PROBLEM DETAILS: Repeat the lines that follow, leaving nothing out.
— start DATASET CONTENT —
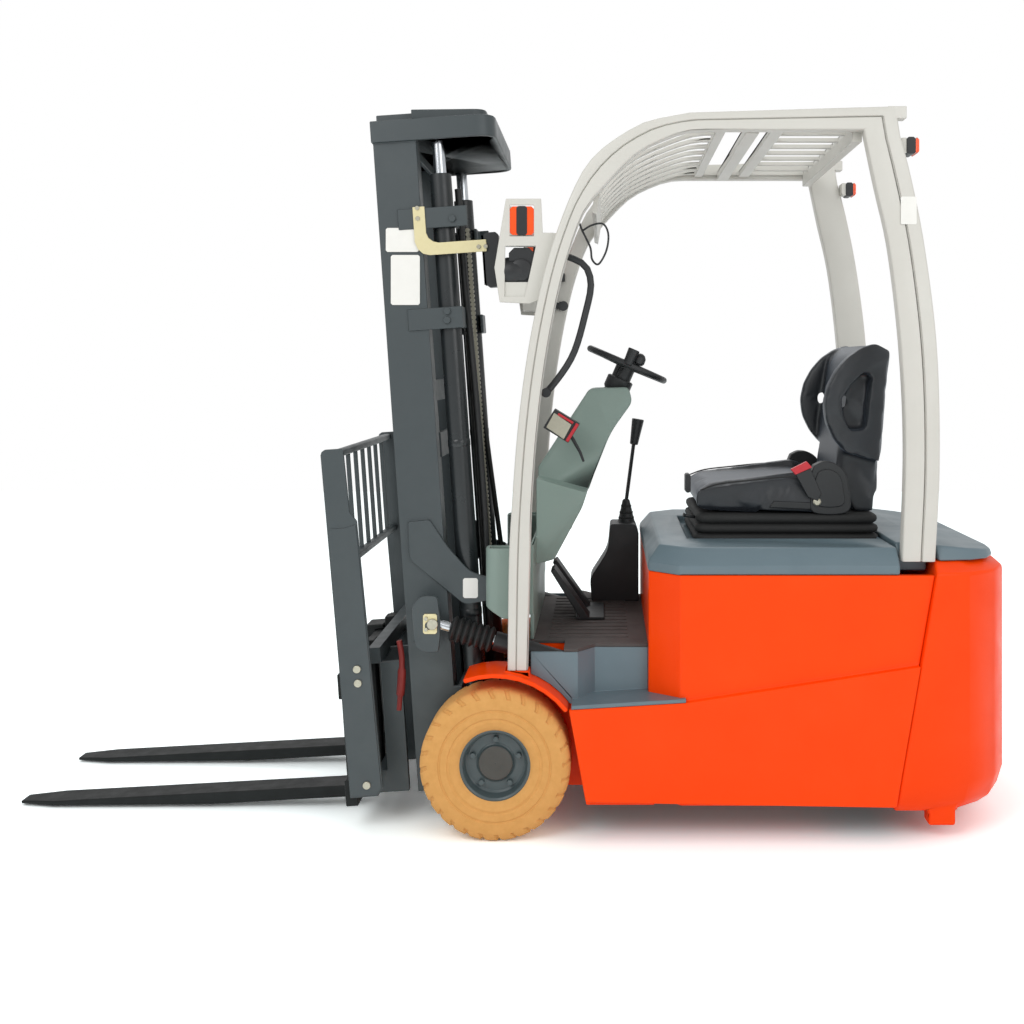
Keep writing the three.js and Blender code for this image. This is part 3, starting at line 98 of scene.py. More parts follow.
# What each finish is: colours, size in millimetres of its mottling and its grain, and how it shines.
finishes = {
    # Baked powder coat: even colour, a faint orange-peel skin, soft satin shine.
    "orangePowderCoat": {"colour": "#FF4A04", "second": "#F94300", "gloss": 0.16, "mottle": 160, "rough": 0.33,
                         "grain": 3, "depth": 0.05},
    "blueGreyPowderCoat": {"colour": "#667880", "second": "#5C6E76", "mottle": 120, "rough": 0.36, "grain": 3,
                           "depth": 0.06},
    "warmGreyPowderCoat": {"colour": "#D0CFC8", "second": "#C8C7BF", "mottle": 140, "rough": 0.4, "grain": 3,
                           "depth": 0.05},
    # Brushed-on chassis enamel: a touch uneven, with drips smoothed out.
    "slateEnamel": {"colour": "#41494B", "second": "#384043", "mottle": 70, "rough": 0.42, "grain": 5, "depth": 0.1},
    "blackEnamel": {"colour": "#24292B", "second": "#1C2022", "mottle": 60, "rough": 0.3, "grain": 4, "depth": 0.06},
    # Forged steel, blackened: dark, scaly, polished where it slides under pallets.
    "forgedSteel": {"colour": "#1D2020", "second": "#131616", "gloss": 0.25, "mottle": 45, "rough": 0.5, "grain": 4,
                    "depth": 0.18, "metal": 0.2},
    "paintedCastIron": {"colour": "#FD4904", "second": "#F54100", "gloss": 0.16, "mottle": 110, "rough": 0.38,
                        "grain": 7, "depth": 0.16},
    # Non-marking tyre compound: tan, chalky, dusted along the tread.
    "tanRubber": {"colour": "#DEA65F", "second": "#C8934F", "mottle": 28, "rough": 0.82, "grain": 2, "depth": 0.16},
    "blackRubber": {"colour": "#191A1A", "second": "#232424", "mottle": 30, "rough": 0.78, "grain": 2, "depth": 0.16},
    "bellowsRubber": {"colour": "#1E1F1F", "second": "#282929", "mottle": 30, "rough": 0.42, "grain": 2, "depth": 0.1},
    "wheelEnamel": {"colour": "#4B5759", "second": "#414C4E", "mottle": 40, "rough": 0.36, "grain": 3, "depth": 0.08},
    "hubEnamel": {"colour": "#45443F", "second": "#3B3A36", "mottle": 30, "rough": 0.5, "grain": 3, "depth": 0.08},
    # Injection moulded ABS: fine leather grain from the mould.
    "greyAbs": {"colour": "#7F9189", "second": "#788A82", "mottle": 150, "rough": 0.5, "grain": 2.5, "depth": 0.12},
    "blackAbs": {"colour": "#16181A", "second": "#1D1F21", "mottle": 90, "rough": 0.48, "grain": 2.5, "depth": 0.12},
    "paleAbs": {"colour": "#A9ABA9", "second": "#9FA19F", "mottle": 60, "rough": 0.45, "grain": 2.5, "depth": 0.1},
    "redAbs": {"colour": "#C42A34", "second": "#B8242E", "mottle": 20, "rough": 0.35, "grain": 2, "depth": 0.05},
    "floorMatRubber": {"colour": "#4E4947", "second": "#433E3D", "mottle": 60, "rough": 0.8, "grain": 6, "depth": 0.35},
    # Chromed piston rod: ground round, mirror bright.
    "hardChrome": {"colour": "#C9CDD1", "second": "#BFC3C8", "mottle": 60, "rough": 0.16, "grain": 2, "depth": 0.02,
                   "metal": 1.0},
    "zincPlate": {"colour": "#B9B5A4", "second": "#A5A192", "mottle": 9, "rough": 0.34, "grain": 3, "depth": 0.06,
                  "metal": 0.85},
    "yellowZincPlate": {"colour": "#E2D9B0", "second": "#D3C898", "mottle": 22, "rough": 0.34, "grain": 3,
                        "depth": 0.06, "metal": 0.25},
    "copper": {"colour": "#B26A45", "second": "#9C5A38", "mottle": 10, "rough": 0.3, "grain": 2, "depth": 0.04,
               "metal": 0.9},
    "orangeAcrylic": {"colour": "#FF5A12", "second": "#F04A08", "mottle": 30, "rough": 0.14, "grain": 8, "depth": 0.03},
    "lampGlass": {"colour": "#3C4448", "second": "#2C3336", "mottle": 30, "rough": 0.08, "grain": 8, "depth": 0.02},
    "labelVinyl": {"colour": "#EDEDE8", "second": "#E4E4DE", "mottle": 40, "rough": 0.42, "grain": 6, "depth": 0.02},
    "redHose": {"colour": "#8E2A26", "second": "#7A231F", "mottle": 20, "rough": 0.55, "grain": 2, "depth": 0.1},
    "blackHose": {"colour": "#141516", "second": "#1C1D1E", "mottle": 20, "rough": 0.5, "grain": 2, "depth": 0.12},
}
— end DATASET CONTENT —
WRITTEN ANSWER:
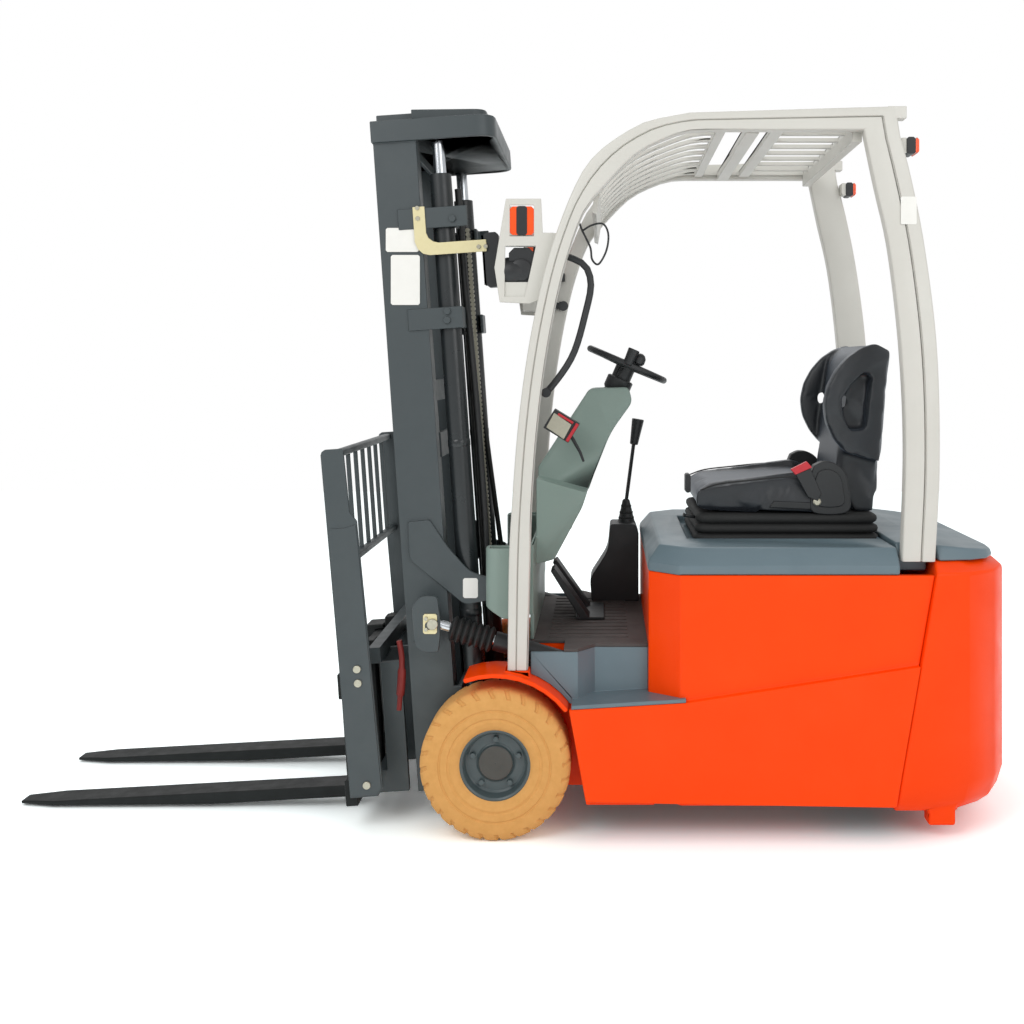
Keep writing the three.js and Blender code for this image. This is part 3, starting at line 98 of scene.py. More parts follow.
# What each finish is: colours, size in millimetres of its mottling and its grain, and how it shines.
finishes = {
    # Baked powder coat: even colour, a faint orange-peel skin, soft satin shine.
    "orangePowderCoat": {"colour": "#FF4A04", "second": "#F94300", "gloss": 0.16, "mottle": 160, "rough": 0.33,
                         "grain": 3, "depth": 0.05},
    "blueGreyPowderCoat": {"colour": "#667880", "second": "#5C6E76", "mottle": 120, "rough": 0.36, "grain": 3,
                           "depth": 0.06},
    "warmGreyPowderCoat": {"colour": "#D0CFC8", "second": "#C8C7BF", "mottle": 140, "rough": 0.4, "grain": 3,
                           "depth": 0.05},
    # Brushed-on chassis enamel: a touch uneven, with drips smoothed out.
    "slateEnamel": {"colour": "#41494B", "second": "#384043", "mottle": 70, "rough": 0.42, "grain": 5, "depth": 0.1},
    "blackEnamel": {"colour": "#24292B", "second": "#1C2022", "mottle": 60, "rough": 0.3, "grain": 4, "depth": 0.06},
    # Forged steel, blackened: dark, scaly, polished where it slides under pallets.
    "forgedSteel": {"colour": "#1D2020", "second": "#131616", "gloss": 0.25, "mottle": 45, "rough": 0.5, "grain": 4,
                    "depth": 0.18, "metal": 0.2},
    "paintedCastIron": {"colour": "#FD4904", "second": "#F54100", "gloss": 0.16, "mottle": 110, "rough": 0.38,
                        "grain": 7, "depth": 0.16},
    # Non-marking tyre compound: tan, chalky, dusted along the tread.
    "tanRubber": {"colour": "#DEA65F", "second": "#C8934F", "mottle": 28, "rough": 0.82, "grain": 2, "depth": 0.16},
    "blackRubber": {"colour": "#191A1A", "second": "#232424", "mottle": 30, "rough": 0.78, "grain": 2, "depth": 0.16},
    "bellowsRubber": {"colour": "#1E1F1F", "second": "#282929", "mottle": 30, "rough": 0.42, "grain": 2, "depth": 0.1},
    "wheelEnamel": {"colour": "#4B5759", "second": "#414C4E", "mottle": 40, "rough": 0.36, "grain": 3, "depth": 0.08},
    "hubEnamel": {"colour": "#45443F", "second": "#3B3A36", "mottle": 30, "rough": 0.5, "grain": 3, "depth": 0.08},
    # Injection moulded ABS: fine leather grain from the mould.
    "greyAbs": {"colour": "#7F9189", "second": "#788A82", "mottle": 150, "rough": 0.5, "grain": 2.5, "depth": 0.12},
    "blackAbs": {"colour": "#16181A", "second": "#1D1F21", "mottle": 90, "rough": 0.48, "grain": 2.5, "depth": 0.12},
    "paleAbs": {"colour": "#A9ABA9", "second": "#9FA19F", "mottle": 60, "rough": 0.45, "grain": 2.5, "depth": 0.1},
    "redAbs": {"colour": "#C42A34", "second": "#B8242E", "mottle": 20, "rough": 0.35, "grain": 2, "depth": 0.05},
    "floorMatRubber": {"colour": "#4E4947", "second": "#433E3D", "mottle": 60, "rough": 0.8, "grain": 6, "depth": 0.35},
    # Chromed piston rod: ground round, mirror bright.
    "hardChrome": {"colour": "#C9CDD1", "second": "#BFC3C8", "mottle": 60, "rough": 0.16, "grain": 2, "depth": 0.02,
                   "metal": 1.0},
    "zincPlate": {"colour": "#B9B5A4", "second": "#A5A192", "mottle": 9, "rough": 0.34, "grain": 3, "depth": 0.06,
                  "metal": 0.85},
    "yellowZincPlate": {"colour": "#E2D9B0", "second": "#D3C898", "mottle": 22, "rough": 0.34, "grain": 3,
                        "depth": 0.06, "metal": 0.25},
    "copper": {"colour": "#B26A45", "second": "#9C5A38", "mottle": 10, "rough": 0.3, "grain": 2, "depth": 0.04,
               "metal": 0.9},
    "orangeAcrylic": {"colour": "#FF5A12", "second": "#F04A08", "mottle": 30, "rough": 0.14, "grain": 8, "depth": 0.03},
    "lampGlass": {"colour": "#3C4448", "second": "#2C3336", "mottle": 30, "rough": 0.08, "grain": 8, "depth": 0.02},
    "labelVinyl": {"colour": "#EDEDE8", "second": "#E4E4DE", "mottle": 40, "rough": 0.42, "grain": 6, "depth": 0.02},
    "redHose": {"colour": "#8E2A26", "second": "#7A231F", "mottle": 20, "rough": 0.55, "grain": 2, "depth": 0.1},
    "blackHose": {"colour": "#141516", "second": "#1C1D1E", "mottle": 20, "rough": 0.5, "grain": 2, "depth": 0.12},
}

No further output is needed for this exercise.